What is worth noting is this is not the first time Facebook has faced such criticisms. The American Civil Liberties Union (ACLU) has also challenged the social media giant, and earlier this month Facebook stating it was changing the way its advertising platform was set up to prevent abuses with the targeting features.

“One of our top priorities is protecting people from discrimination on Facebook,” said Facebook COO Sheryl Sandberg. “Today, we’re announcing changes in how we manage housing, employment and credit ads on our platform. These changes are the result of historic settlement agreements with leading civil rights organizations and ongoing input from civil rights experts.”

As a result of the clash with the ACLU and other parties, Facebook agreed to remove any gender, age and race-based targeting from housing and employment adverts, creating a one-stop portal instead.

According to the HUD, Facebook allows advertisers to exclude individuals from messaging based on where they live and their societal status. For example, whether someone is a parent or non-American, these categories have been deemed discriminatory. Facebook also allows advertisers to effectively zone off neighbourhoods for campaigns, which is also deemed a violation of the Act. By bringing together data from the digital platform and other insight from non-digital means, HUD is effectively challenging the legitimacy of digital and targeted advertising.

As with other similar cases, the HUD is bringing attention to the light-touch regulatory landscape for the internet economy. While traditional advertising is held accountable by strict rules, the internet operates with relative freedom. This is partly down to the age of mass market media online, it is still comparatively new, and the fact few bureaucrats understand how the data machines work.

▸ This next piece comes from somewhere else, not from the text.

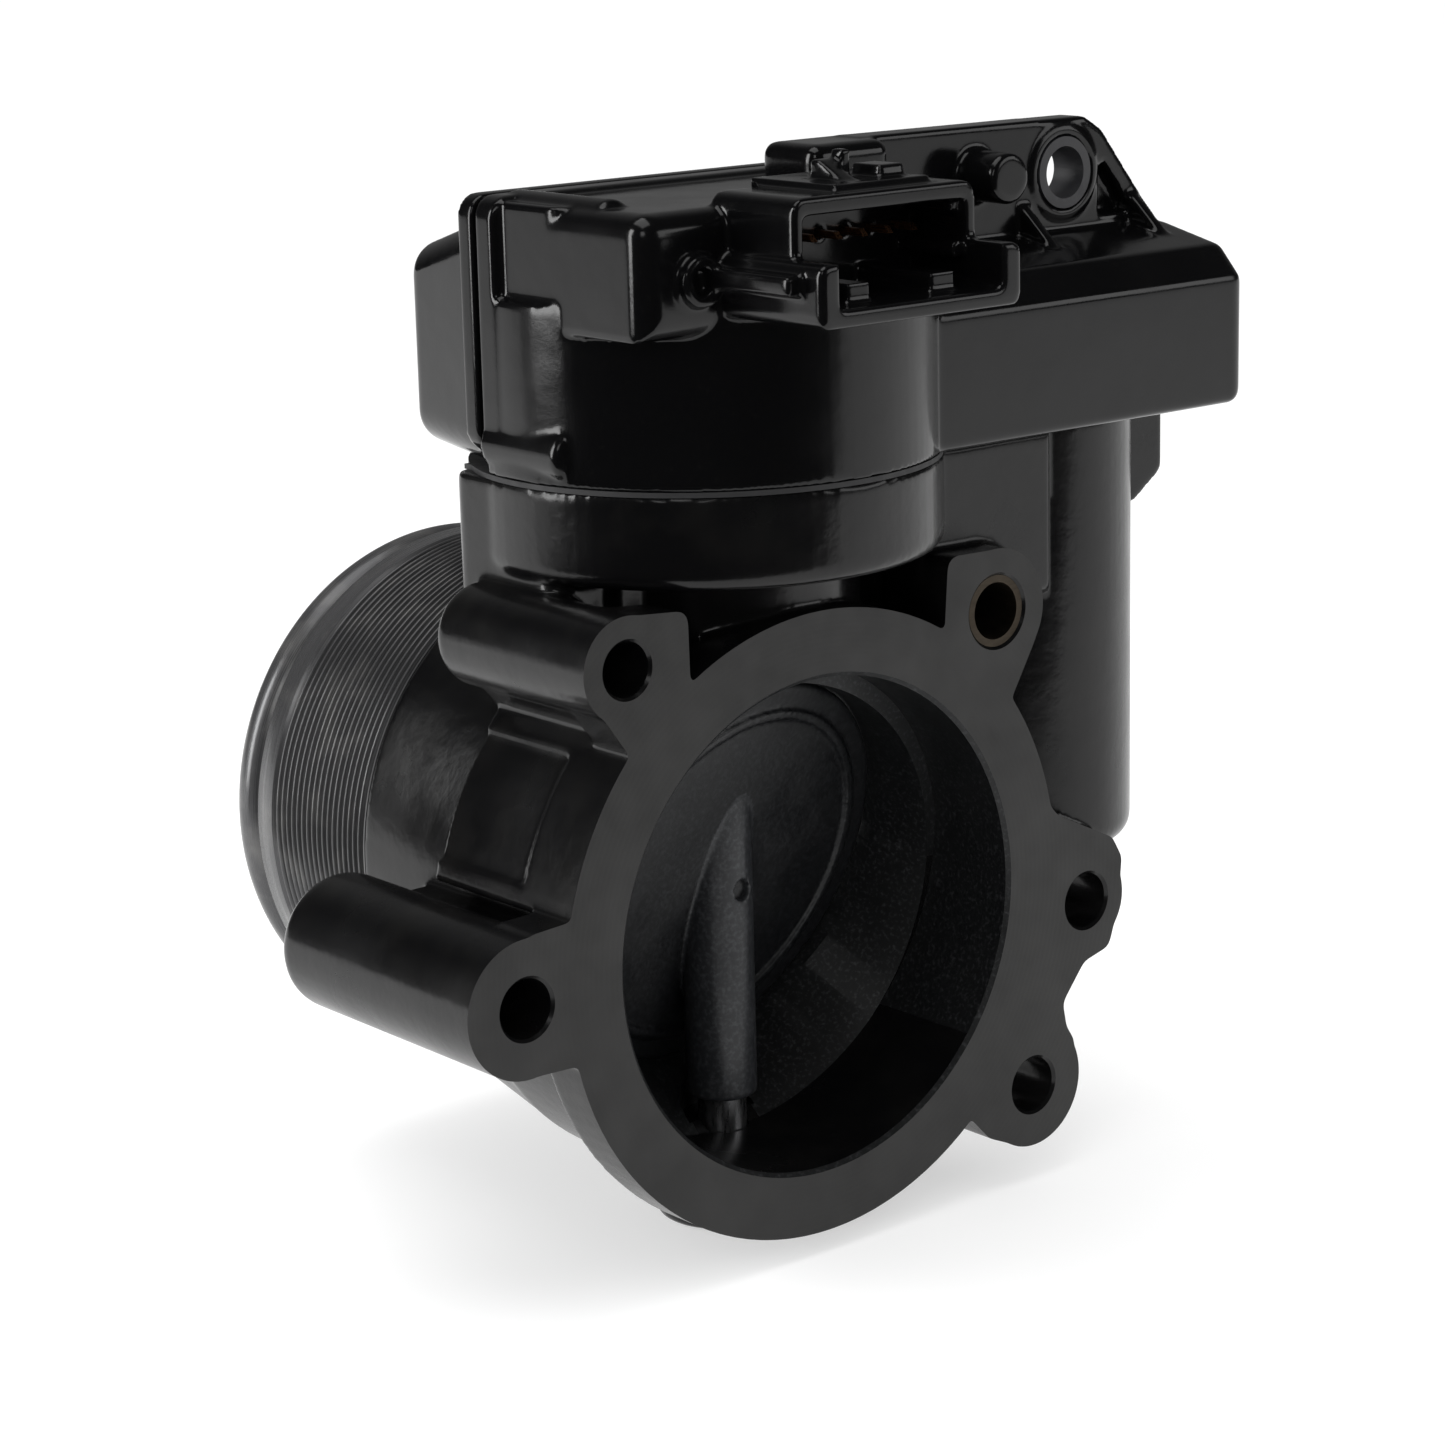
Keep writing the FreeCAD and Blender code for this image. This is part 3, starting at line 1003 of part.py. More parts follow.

What is worth noting is that this is an incredibly narrow focus for the HUD, though should it be successful the same concepts could be applied, and other elements of the Facebook hyper-targeted advertising model could be challenged.

Facebook might be the target here, though many companies will be watching this case with intrigue. Precedent is a powerful tool in the legal and regulatory world, and should the HUD win, the same business model which is being applied elsewhere would be compromised also.